Christian music tends to fall into one of two categories: either truly awful or not quite so terrible. But rather than musicians making Christian music, maybe it should be Christians making music. The difference may not look like much, but it is.
In the latter category is Sufjan Stevens. In his wildly talented hands, Christian music becomes what it should be. Rather than songs that could replace every “baby” with “Jesus,” Stevens responds to life through the lens of someone who is leaning on God. This shift is honest, artistic, and extraordinary.
Stevens’ seventh studio album, Carrie and Lowell, is his darkest. This album pursues his mother Carrie, who suffered from bipolar disorder and schizophrenia before dying from stomach cancer in 2012. She left Stevens when he was young, a loss that left him with a melancholy that touches his music. (“When I was 3, maybe 4, she left us at that video store.”)
Lowell is Stevens’ stepfather, the order to the disorder left by his mother. The balance between the two is where God is felt. Stevens recognizes the grace of Lowell in his life in the song “Eugene,” where he sings, “Since I was old enough to speak . . . Some part of me was lost in your sleeve . . . I just want to be near you.”

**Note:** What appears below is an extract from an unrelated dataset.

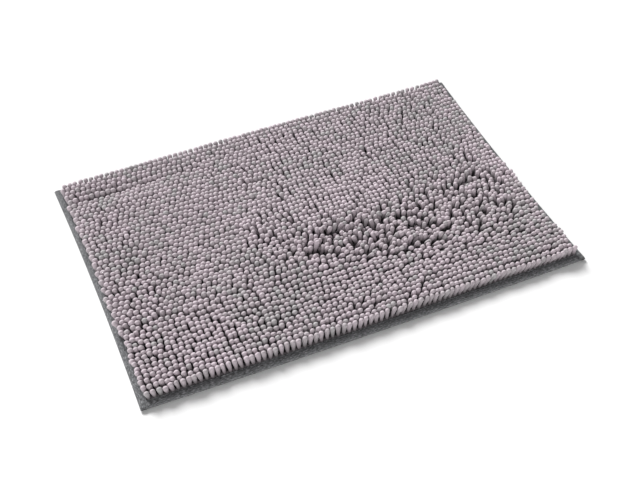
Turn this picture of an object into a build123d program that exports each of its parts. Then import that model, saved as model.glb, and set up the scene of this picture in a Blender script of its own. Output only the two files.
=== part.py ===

Carrie and Lowell is Stevens’ soul as a little boy laid bare. The love, the nostalgia, and the pain of the album is almost too much to bear. But its haunting beauty makes it difficult to stop listening. That’s the way it is with grief. We flee from it until we face it and embrace its odd beauty.
In the final song, Stevens sings, “There’s no shade in the shadow of the cross.” The album faces that cross and is resurrected with it. “I should have known better / Nothing can be changed / The past is still the past,” he says. Yet, burying ourselves in unanswerable questions makes us feel closer to what we’ve lost. This is Christian music at its very best.
This review appeared in the June 2015 issue of U.S. Catholic (Vol. 80, No. 6, page 42).